А теперь вернёмся к цепи событий. Узнав о готовящемся издании альманаха за рубежом и похолодев от ужаса, Феликс Кузнецов стал думать, как это предотвратить. Для этого был один способ: обработать кого-нибудь из участников, чтобы заставить его выйти из сборника и построить на этом дискредитирующую кампанию в прессе. И вот на каждого из двадцати трёх участников была предпринята отдельная персональная атака. Всех применявшихся в ней средств не перечислить. Одному говорили: вы же русский, зачем вам примыкать к этому еврейскому кагалу! Другого укоряли: вы же еврей, как же вам не стыдно быть в одной команде с этими махровыми антисемитами! Третьим доверительно сообщали: инициаторы альманаха подняли весь этот шум только для того, чтобы стать известными на Западе и потом туда эмигрировать, а вы по своей наивности поверили, что это действительно борьба за свободу слова! В общем, на кого действовали кнутом, на кого пряником. Что же касается меня, то в институт, где я был доцентом на одной из ведущих кафедр, прислали, как это у нас называется, «телегу» – донос, соединённый с требованием наказать. Прислал её всё тот же Феликс Кузнецов, а попала она к секретарю институтской партийной организации, чьё имя и будет в нашем списке вторым. Имя второе: Александр Аполлонович Выгнанов. Он вызвал меня к себе в кабинет и больше часа с грозным видом выговаривал мне за то, что я, воспитатель молодежи, участвую в таком грязном начинании, как «тамиздатовский» альманах. Когда я ответил, что прочитал весь сборник и не нашёл в нем ничего предосудительного, Выгнанов заглянул в кузнецовскую телегу и привёл доказательства того, что альманах явно антисоветский. Одним из аргументов был тот, что в нем участвует американский писатель Апдайк. В конце разговора он потребовал от меня выхода из сборника. Чтобы потянуть время, я обещал подумать, и этот ход оказался удачным, так как потом к этому разговору до поры до времени никто не возвращался. Но, конечно, я понимал, что моя судьба, в принципе, решена – ждали лишь удобного случая. И наконец он представился. Весной 1981 года по институту прошло сокращение штатов, и первым на нашей кафедре попал под него я. Так произошло моё увольнение, и институтское начальство, у которого около года было неспокойно на душе, облегчённо вздохнуло.

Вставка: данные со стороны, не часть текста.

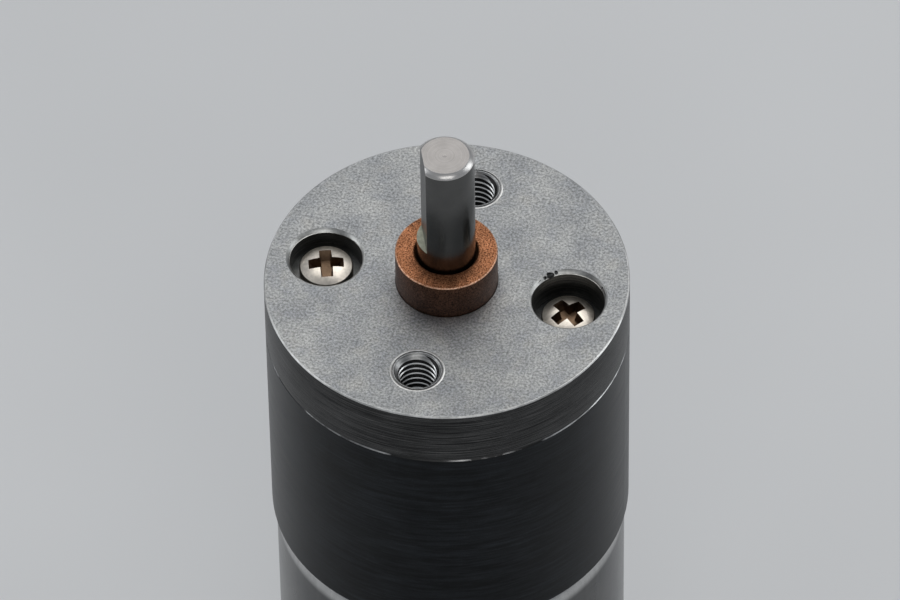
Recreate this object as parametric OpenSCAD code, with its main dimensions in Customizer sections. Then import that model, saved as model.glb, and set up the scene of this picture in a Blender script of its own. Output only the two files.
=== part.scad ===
// Geared brushed dc motor, 25 mm class, with a centred D-shaft and a five-stage spur reduction.
// Frame: origin on the output shaft's axis at the front face of the gearbox, +Z out along the shaft.
// The front plate's tapped holes lie on the Y axis and its two cover screws on the X axis.

/* [Gearbox case] */
// Outside diameter of the gearbox
gearbox_d = 25; // [24.8:0.1:26]
// Length of the gearbox from the front face to the motor
gearbox_len = 22; // [21:0.1:23]
// Thickness of the front plate
plate_t = 4.5; // [4.3:0.1:4.6]
// Distance between opposite holes in the front plate
hole_spacing = 17; // [16.8:0.1:17.2]
// Thread size of the two mounting holes
mount_thread_d = 3; // [2.6:0.1:3]
// Wall thickness of the gear housing
housing_wall = 1; // [0.8:0.1:1.1]
// Thickness of the gear housing's floor
floor_t = 1.5; // [1.3:0.1:1.6]

/* [Output shaft] */
// Diameter of the output shaft
shaft_d = 4; // [3.8:0.1:4]
// Length of the shaft in front of the front face
shaft_len = 12.5; // [10:0.5:20]
// Depth of the flat on the shaft
flat_depth = 0.5; // [0.3:0.1:0.5]
// Height above the front face where the flat ends
flat_start = 4.3; // [4.2:0.1:6]
// Direction that the flat faces
flat_angle = 202; // [0:1:359]
// Outside diameter of the bronze bush
bush_d = 7; // [6.6:0.1:7.2]
// Height of the bush above the front face
bush_h = 2.9; // [2.5:0.1:3]

/* [Motor] */
// Outside diameter of the motor can
can_d = 24.4; // [24.2:0.1:24.4]
// Length of the motor can
can_len = 30.8; // [30.8:0.1:32]
// Wall thickness of the motor can
can_wall = 0.9; // [0.8:0.1:1]
// Diameter of the motor's shaft
rotor_shaft_d = 2; // [1.8:0.1:2]
// Diameter of the armature
armature_d = 16.6; // [16:0.1:16.8]
// Length that the terminals stand out of the rear cover
terminal_len = 4.2; // [3:0.1:6]

/* [Gear train] */
// Gear module of stages two to five
gear_m = 0.4; // [0.38:0.01:0.4]
// Gear module of the first stage
first_m = 0.35; // [0.34:0.01:0.35]
// Running play between meshing teeth
backlash = 0.07; // [0.06:0.01:0.1]
// Face width of the inner gears
face_w = 2; // [1.8:0.1:2]
// Face width of the output gear
output_face_w = 2.5; // [2.2:0.1:2.5]
// Diameter of the two fixed gear pins
pin_d = 1.6; // [1.4:0.1:1.6]

/* [Hidden] */
$fn = 64;
eps = 0.01;          // overshoot of a cut past the face that it opens
running = 0.03;      // radial clearance of a part that turns on a pin or in a bush

// Heights of the case, from the front face down.
plate_z = -plate_t;
case_z = -gearbox_len;
floor_z = case_z + floor_t;
can_end_z = case_z - can_len;

// Front plate.
edge_break = 0.1;
plate_r = gearbox_d / 2;
hole_r = hole_spacing / 2;
cover_bore_r = 2.5;
cover_bore_depth = [1.7, 2.5];    // left and right
mount_tap_r = mount_thread_d / 2 - 0.25;
mount_sink_r = mount_thread_d / 2 + 0.1;

// Gear housing.
housing_chamfer = 0.1;
post_r = 1.9;
post_web = 3;
post_inset = 0.5;
tap_run_out = 0.5;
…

О том, как оформили моё увольнение, я расскажу дальше, а сейчас мне хочется немного поразмышлять о Выгнанове. Говорят, чтобы понять поступки человека, надо усилием воображения поставить себя на его место. Но в данном случае это для меня невыполнимая задача. Я не раз делал попытки влезть в шкуру таких людей, как Выгнанов, играющих в сегодняшней России такую громадную роль, но это никогда мне не удавалось. Понимая, что такой человеческий тип формируется годами, я старался вжиться в его судьбу, побывать и комсомольским активистом, и вожаком стройотряда в институте, и подающим надежды молодым партийным работником, и выдвиженцем, опьянённым своей карьерой и готовым на всё, чтобы продлить её дальше. Всё это я мог себе представить, ибо находил в собственной душе зачатки и тщеславия, и цинизма, и карьеризма, но в одном месте биографии я никак не мог войти в образ, так как оно казалось мне противоестественным, и всё срывалось. Я не мог понять, как можно было решиться сделать первый шаг, чтобы встать на этот путь.

Ведь каждый, абсолютно каждый человек, даже Выгнанов, был когда-то ребёнком. Так вот, живёт на свете ребёнок, его все любят, балуют, дарят ему гостинцы. Он купается в нежности и доброте, ощущает себя центром дорогого ему мира. Но как бы хорошо и тепло в нём ему ни было, он знает, что есть другой, большой мир, куда он попадёт, выйдя из детства. Большой мир будет ещё богаче, светлее, разнообразнее этого, и надо будет упорно совершенствовать себя, чтобы стать с ним вровень, проникнуть в его захватывающие тайны. И у него есть для этого все возможности. Желание постигнуть большой мир всячески поощряется, о нем пишут популярные книги, показывают фильмы, приглашают его узнать, читают о нём публичные лекции, приглашают в планетарий. Он прислушивается ко всему этому, осваивает новые термины и понятия. Наконец он доходит до единственно правильного учения. И тут… Я не могу представить себе, что в душе нормального человека может не зародиться сомнение. Положим, та часть учения, которая относится к историческому прошлому человечества, ещё может понравиться неокрепшему сознанию своей простотой: формации закономерно переходят одна в другую, а каждый способ производства подготавливает следующий, более эффективный. У давно умерших людей всё так и должно быть: гладко, ясно и понятно. Но когда речь заходит о современности, о вещах, имеющих прямое отношение к вам и вашим близким, тут уж единственно правильная теория обязательно должна вызвать тревогу. Она, правда, по-прежнему остается ясной и логичной, но исторические и социальные закономерности, обеспечивающие эту логичность, кажутся вам теперь посягновением на вашу личность. Они отнимают у вас непосредственное ощущение своего «я». Древний римлянин мог быть, конечно, представителем какого-то класса: патрицием, плебеем или рабом, но вы никак не можете быть представителем класса – ведь в этом случае ваше поведение определялось бы классовой принадлежностью, а оно ничем, кроме вашей собственной свободной воли, не определяется.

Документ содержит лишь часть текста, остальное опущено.